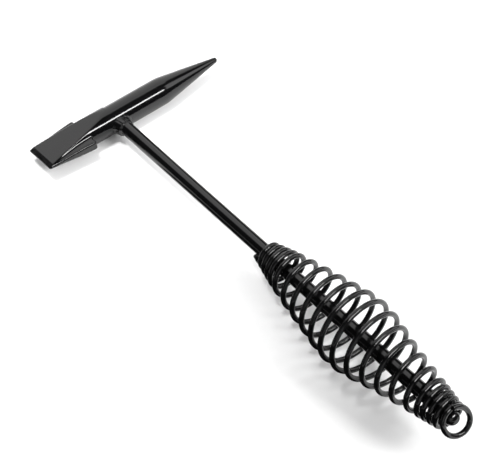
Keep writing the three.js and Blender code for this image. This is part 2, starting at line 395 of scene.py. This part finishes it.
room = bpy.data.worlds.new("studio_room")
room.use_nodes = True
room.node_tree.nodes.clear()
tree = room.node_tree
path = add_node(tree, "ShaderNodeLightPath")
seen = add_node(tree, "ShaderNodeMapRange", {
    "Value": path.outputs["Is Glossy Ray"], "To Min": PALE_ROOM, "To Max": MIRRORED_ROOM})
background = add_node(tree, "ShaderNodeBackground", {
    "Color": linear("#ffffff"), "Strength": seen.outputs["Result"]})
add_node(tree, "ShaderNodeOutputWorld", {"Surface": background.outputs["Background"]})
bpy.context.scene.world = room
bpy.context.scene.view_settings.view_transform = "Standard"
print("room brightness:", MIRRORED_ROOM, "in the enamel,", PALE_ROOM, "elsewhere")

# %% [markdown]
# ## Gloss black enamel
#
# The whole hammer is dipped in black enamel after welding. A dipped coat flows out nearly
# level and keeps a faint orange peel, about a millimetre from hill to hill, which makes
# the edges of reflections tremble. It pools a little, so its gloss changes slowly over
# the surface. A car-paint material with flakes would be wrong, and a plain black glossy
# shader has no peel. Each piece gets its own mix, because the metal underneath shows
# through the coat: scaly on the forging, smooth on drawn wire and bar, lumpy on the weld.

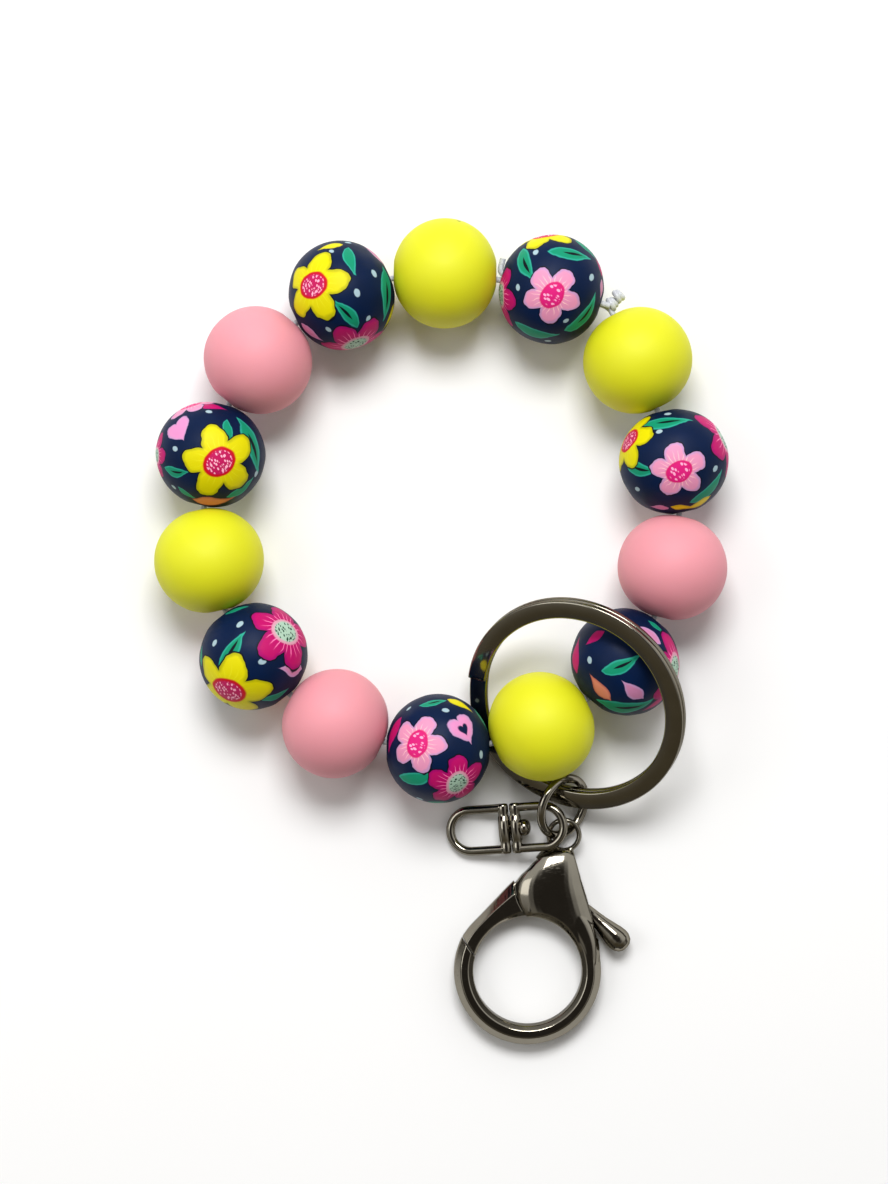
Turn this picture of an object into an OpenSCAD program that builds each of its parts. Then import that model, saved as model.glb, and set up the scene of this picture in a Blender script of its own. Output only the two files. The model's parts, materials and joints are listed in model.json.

TASK PROMPT: Extract the data exactly as given.

SOLUTION FOR THIS PROBLEM:
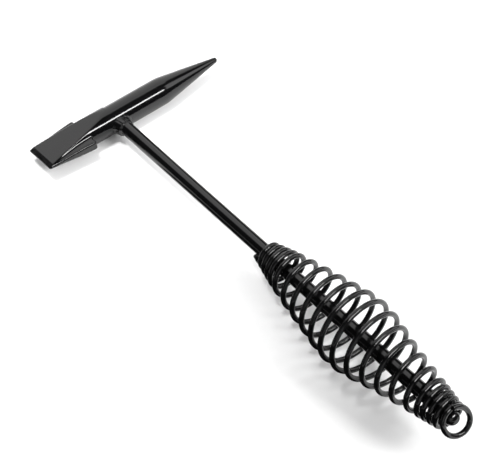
Keep writing the three.js and Blender code for this image. This is part 2, starting at line 395 of scene.py. This part finishes it.
room = bpy.data.worlds.new("studio_room")
room.use_nodes = True
room.node_tree.nodes.clear()
tree = room.node_tree
path = add_node(tree, "ShaderNodeLightPath")
seen = add_node(tree, "ShaderNodeMapRange", {
    "Value": path.outputs["Is Glossy Ray"], "To Min": PALE_ROOM, "To Max": MIRRORED_ROOM})
background = add_node(tree, "ShaderNodeBackground", {
    "Color": linear("#ffffff"), "Strength": seen.outputs["Result"]})
add_node(tree, "ShaderNodeOutputWorld", {"Surface": background.outputs["Background"]})
bpy.context.scene.world = room
bpy.context.scene.view_settings.view_transform = "Standard"
print("room brightness:", MIRRORED_ROOM, "in the enamel,", PALE_ROOM, "elsewhere")

# %% [markdown]
# ## Gloss black enamel
#
# The whole hammer is dipped in black enamel after welding. A dipped coat flows out nearly
# level and keeps a faint orange peel, about a millimetre from hill to hill, which makes
# the edges of reflections tremble. It pools a little, so its gloss changes slowly over
# the surface. A car-paint material with flakes would be wrong, and a plain black glossy
# shader has no peel. Each piece gets its own mix, because the metal underneath shows
# through the coat: scaly on the forging, smooth on drawn wire and bar, lumpy on the weld.

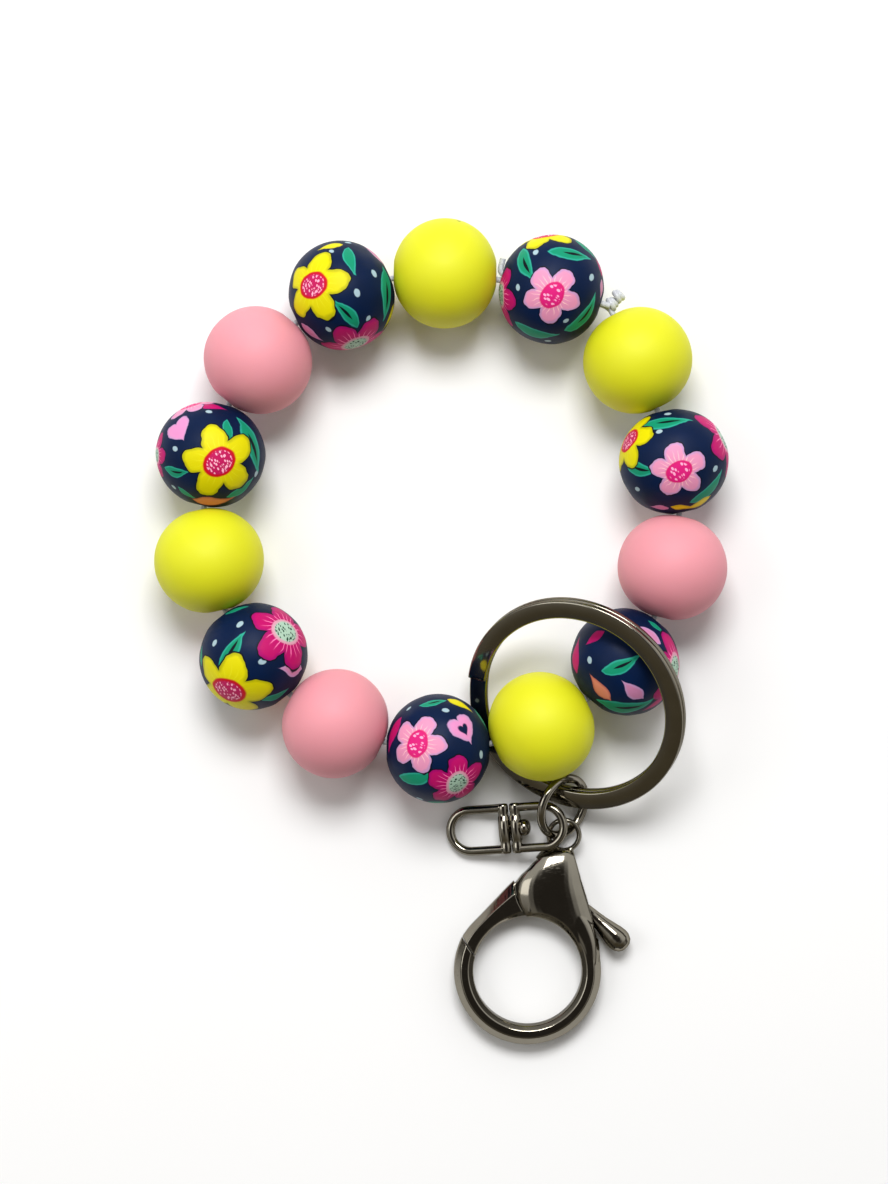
Turn this picture of an object into an OpenSCAD program that builds each of its parts. Then import that model, saved as model.glb, and set up the scene of this picture in a Blender script of its own. Output only the two files. The model's parts, materials and joints are listed in model.json.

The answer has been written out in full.